2. A manufacturing method of a sheet having needle-like protruding portions, comprising:

preparing a mold having needle-like recessed portions, and a solution supply device having a blade;

supplying a solution from the solution supply device to a front surface of the mold; and

moving the blade relatively to the mold in a state that the blade is brought into contact with the front surface of the mold,

wherein, as a hardness distribution in a thickness direction of the mold, an average value of a Young's modulus at a part within 40 μm from the front surface of the mold is 1.9 MPa or higher and 100 MPa or lower.

3. The manufacturing method of the sheet having the needle-like protruding portions according to claim 1,

wherein an average value of a Young's modulus in an entire thickness direction of the mold is 1.9 MPa or higher and 100 MPa or lower.

4. The manufacturing method of the sheet having the needle-like protruding portions according to claim 2,

wherein an average value of a Young's modulus in an entire thickness direction of the mold is 1.9 MPa or higher and 100 MPa or lower.

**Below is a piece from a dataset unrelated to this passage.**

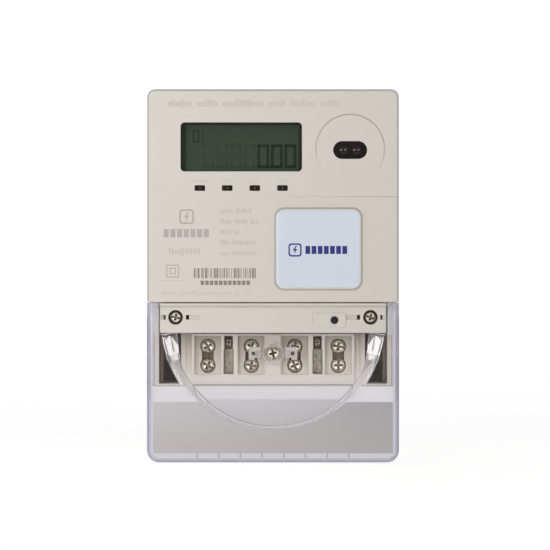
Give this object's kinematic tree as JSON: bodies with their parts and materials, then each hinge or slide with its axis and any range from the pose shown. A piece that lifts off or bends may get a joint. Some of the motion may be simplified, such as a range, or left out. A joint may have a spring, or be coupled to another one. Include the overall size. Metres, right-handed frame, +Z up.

5. The manufacturing method of the sheet having the needle-like protruding portions according to claim 1,

wherein, as a hardness distribution in the thickness direction of the mold, an average value of a Young's modulus at a part over 40 μm from the front surface of the mold is lower than the average value of the Young's modulus at the part within 40 μm from the front surface of the mold.

6. The manufacturing method of the sheet having the needle-like protruding portions according to claim 2,

wherein, as a hardness distribution in the thickness direction of the mold, an average value of a Young's modulus at a part over 40 μm from the front surface of the mold is lower than the average value of the Young's modulus at the part within 40 μm from the front surface of the mold.

7. The manufacturing method of the sheet having the needle-like protruding portions according to claim 1,

wherein the mold is formed of silicone resin.

8. The manufacturing method of the sheet having the needle-like protruding portions according to claim 2,

wherein the mold is formed of silicone resin.